## Exercise prompt
Go through the listing beneath this task and return every line that carries the string "down".

## Provided entries
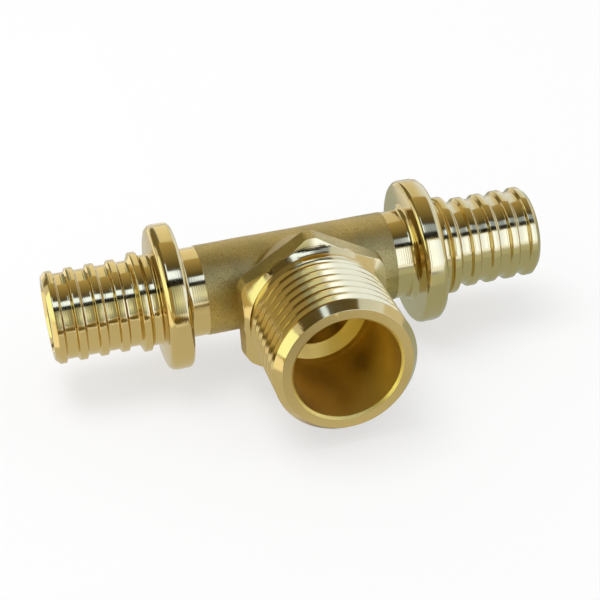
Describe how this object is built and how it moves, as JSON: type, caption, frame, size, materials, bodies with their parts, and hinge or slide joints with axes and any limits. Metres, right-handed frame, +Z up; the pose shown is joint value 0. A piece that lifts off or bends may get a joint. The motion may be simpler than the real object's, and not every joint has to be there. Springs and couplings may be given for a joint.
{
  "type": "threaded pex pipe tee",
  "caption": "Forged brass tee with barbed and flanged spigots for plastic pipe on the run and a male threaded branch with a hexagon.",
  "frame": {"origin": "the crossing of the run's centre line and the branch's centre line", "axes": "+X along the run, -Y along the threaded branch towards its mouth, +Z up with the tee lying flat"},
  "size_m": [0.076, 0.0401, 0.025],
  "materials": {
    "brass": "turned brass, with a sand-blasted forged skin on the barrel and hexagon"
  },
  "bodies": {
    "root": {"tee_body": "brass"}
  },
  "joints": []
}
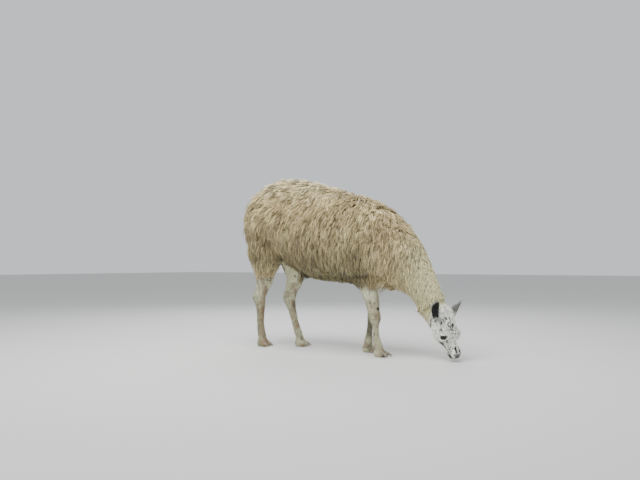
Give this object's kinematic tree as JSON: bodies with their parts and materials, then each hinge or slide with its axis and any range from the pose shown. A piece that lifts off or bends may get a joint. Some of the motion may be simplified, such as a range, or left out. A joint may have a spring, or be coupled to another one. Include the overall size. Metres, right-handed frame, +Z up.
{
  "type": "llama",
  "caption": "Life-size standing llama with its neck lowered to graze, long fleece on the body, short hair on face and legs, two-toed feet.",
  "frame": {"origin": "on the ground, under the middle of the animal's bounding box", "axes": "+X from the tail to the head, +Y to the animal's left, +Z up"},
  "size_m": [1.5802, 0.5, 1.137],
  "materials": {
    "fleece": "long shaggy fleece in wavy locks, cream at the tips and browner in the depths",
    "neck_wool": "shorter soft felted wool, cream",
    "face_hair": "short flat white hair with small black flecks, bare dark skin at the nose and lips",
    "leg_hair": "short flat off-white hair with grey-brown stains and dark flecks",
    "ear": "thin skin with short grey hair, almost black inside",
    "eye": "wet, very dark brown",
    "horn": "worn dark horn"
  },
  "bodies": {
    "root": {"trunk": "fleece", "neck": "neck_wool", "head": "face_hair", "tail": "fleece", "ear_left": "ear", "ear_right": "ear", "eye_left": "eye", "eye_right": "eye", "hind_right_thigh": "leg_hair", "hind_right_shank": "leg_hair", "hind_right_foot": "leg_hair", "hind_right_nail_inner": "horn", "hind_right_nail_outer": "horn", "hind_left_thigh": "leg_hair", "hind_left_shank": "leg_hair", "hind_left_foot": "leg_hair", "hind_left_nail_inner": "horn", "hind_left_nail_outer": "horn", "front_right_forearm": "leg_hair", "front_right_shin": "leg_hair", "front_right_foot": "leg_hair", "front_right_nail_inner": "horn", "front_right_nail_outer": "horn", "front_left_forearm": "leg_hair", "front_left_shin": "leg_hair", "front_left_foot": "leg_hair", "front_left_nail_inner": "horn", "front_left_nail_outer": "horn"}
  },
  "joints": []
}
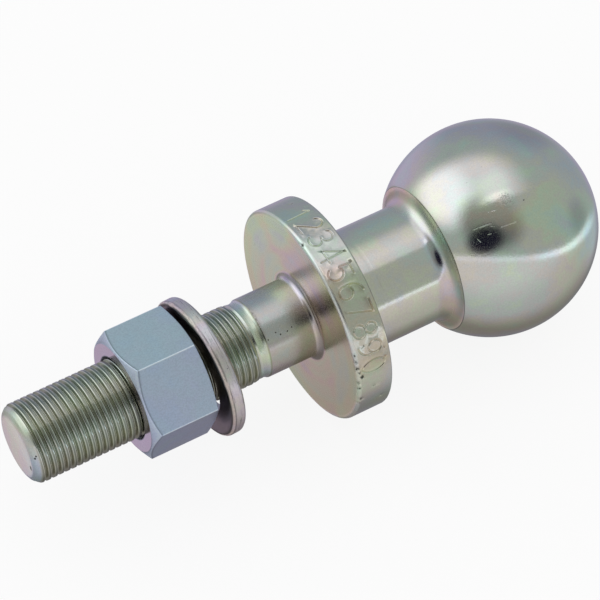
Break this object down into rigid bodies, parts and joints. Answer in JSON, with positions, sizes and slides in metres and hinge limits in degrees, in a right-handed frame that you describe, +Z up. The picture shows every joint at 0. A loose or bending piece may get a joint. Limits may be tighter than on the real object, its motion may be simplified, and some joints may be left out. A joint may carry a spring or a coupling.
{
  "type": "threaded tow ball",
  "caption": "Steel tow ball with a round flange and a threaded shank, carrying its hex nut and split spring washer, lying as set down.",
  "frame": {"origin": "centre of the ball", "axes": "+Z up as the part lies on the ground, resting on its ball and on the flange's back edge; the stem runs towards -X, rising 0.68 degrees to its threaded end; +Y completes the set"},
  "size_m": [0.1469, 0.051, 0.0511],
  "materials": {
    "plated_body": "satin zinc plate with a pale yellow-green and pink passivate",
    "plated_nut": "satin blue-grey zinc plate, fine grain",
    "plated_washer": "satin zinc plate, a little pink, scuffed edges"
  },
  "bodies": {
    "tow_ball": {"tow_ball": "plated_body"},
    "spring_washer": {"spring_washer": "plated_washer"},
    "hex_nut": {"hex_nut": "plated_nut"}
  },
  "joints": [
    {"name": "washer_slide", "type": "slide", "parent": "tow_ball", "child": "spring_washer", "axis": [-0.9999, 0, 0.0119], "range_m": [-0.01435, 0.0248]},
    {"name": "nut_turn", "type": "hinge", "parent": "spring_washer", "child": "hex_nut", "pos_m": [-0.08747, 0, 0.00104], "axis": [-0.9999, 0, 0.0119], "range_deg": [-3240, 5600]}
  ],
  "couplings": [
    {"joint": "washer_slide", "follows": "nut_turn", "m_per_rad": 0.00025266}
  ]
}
* * *
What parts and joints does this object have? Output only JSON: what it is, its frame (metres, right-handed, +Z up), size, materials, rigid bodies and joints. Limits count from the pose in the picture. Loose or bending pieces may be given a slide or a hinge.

## Solution for this exercise
Break this object down into rigid bodies, parts and joints. Answer in JSON, with positions, sizes and slides in metres and hinge limits in degrees, in a right-handed frame that you describe, +Z up. The picture shows every joint at 0. A loose or bending piece may get a joint. Limits may be tighter than on the real object, its motion may be simplified, and some joints may be left out. A joint may carry a spring or a coupling.
  "caption": "Steel tow ball with a round flange and a threaded shank, carrying its hex nut and split spring washer, lying as set down.",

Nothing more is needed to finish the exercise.